I propose that hspace's outside of n-expressions should be handled by
the tokenizer (in my formulation, the tokenizer's "basic tokens" are
entire n-expressions), and the parser only cares about INDENT / DEDENT
/ SAME.  Alternatively, we can propose that only the parser actually
has the right to throw errors, and the tokenizer should instead focus
on getting the information to the parser.

>
>> The tokenizer can also be specced (and implemented!!) as a
>> recursive-descent tokenizer that calls an (emit x) function; this
>> gives significant clarity, since we don't have to mention an
>> indent-stack - the Scheme stack serves that purpose.  In the
>> implementation, we just use call/cc  in the emit function to suspend
>> execution.  I don't want to spec it that way since the readable
>> project wants implementability across multiple Lisps, and most Lisps
>> don't have call/cc.  Not even all "Scheme" implementations have a
>> call/cc, and many have an inefficient implementation (old Guile
>> versions for example).  But that style can be done, and be equivalent
>> to the current specifications.
>
> I *really* don't want call/cc in the implementation (with perhaps an 
> exception in the error handler).  I hope to get people to use this in 
> non-Scheme "Schemes" and even in completely different Lisps, which don't have 
> such a thing.

*shrug* well, it's just a spec, and call/cc can be just an
implementation detail.  It can be implemented with Erlang processes
and message passing, so that you need Erlang to parse Scheme.  LOL.
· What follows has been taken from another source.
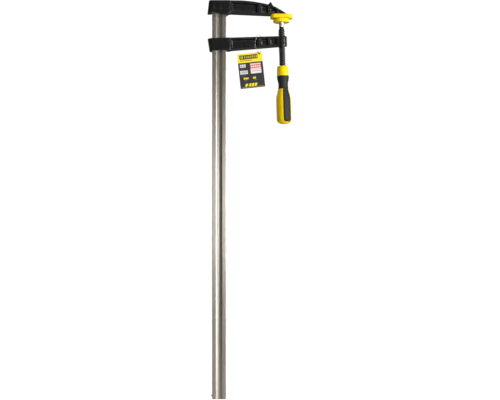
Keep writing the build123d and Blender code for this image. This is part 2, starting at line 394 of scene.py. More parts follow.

Honestly, I think having an explicitly separate tokenizer is better
because it's easier to carve up the reader into smaller parts that can
be individually debugged.  With my proposed formulation, we have three
parts each of which can be debugged (and/or re-specced) individually:
the n-expression reader is pretty much a standard Scheme reader except
it has to report datum comments and block comments, the tokenizer is a
separate piece of code (which can be plugged with a standard debugged
Scheme reader temporarily to debug it separately from the other
parts), and the parser is vastly simplified BNF.  The current
formulation has the n-expr and t-expr parser melded into a single
large spec, and the tokenizer still needs to be specced, but interacts
with the parser's state.

>
>
>> Okay, I'll try that later. For now, I want to try my approach first,
>> which needs to simplify the BNF to remove some things I don't need and
>> replace comment_eol that isn't followed by an INDENT with SAME.
>
> Okay.  Be sure it's separate; I'm already writing Scheme code to match the 
> BNF!!

Yes, I put an amkg-work/ directory specifically for that in (develop).

>
>
>> Incidentally, it might be more useful, in the error case, to have the
>> parser consume lines until it finds a completely empty line, or a line
>> without indentation.
>
> I agree, that sounds like a good approach.  I think we should give people 
> flexibility on how to handle errors, but we should at least strive to deal 
> with errors in a reasonable-enough way in our sample implementation.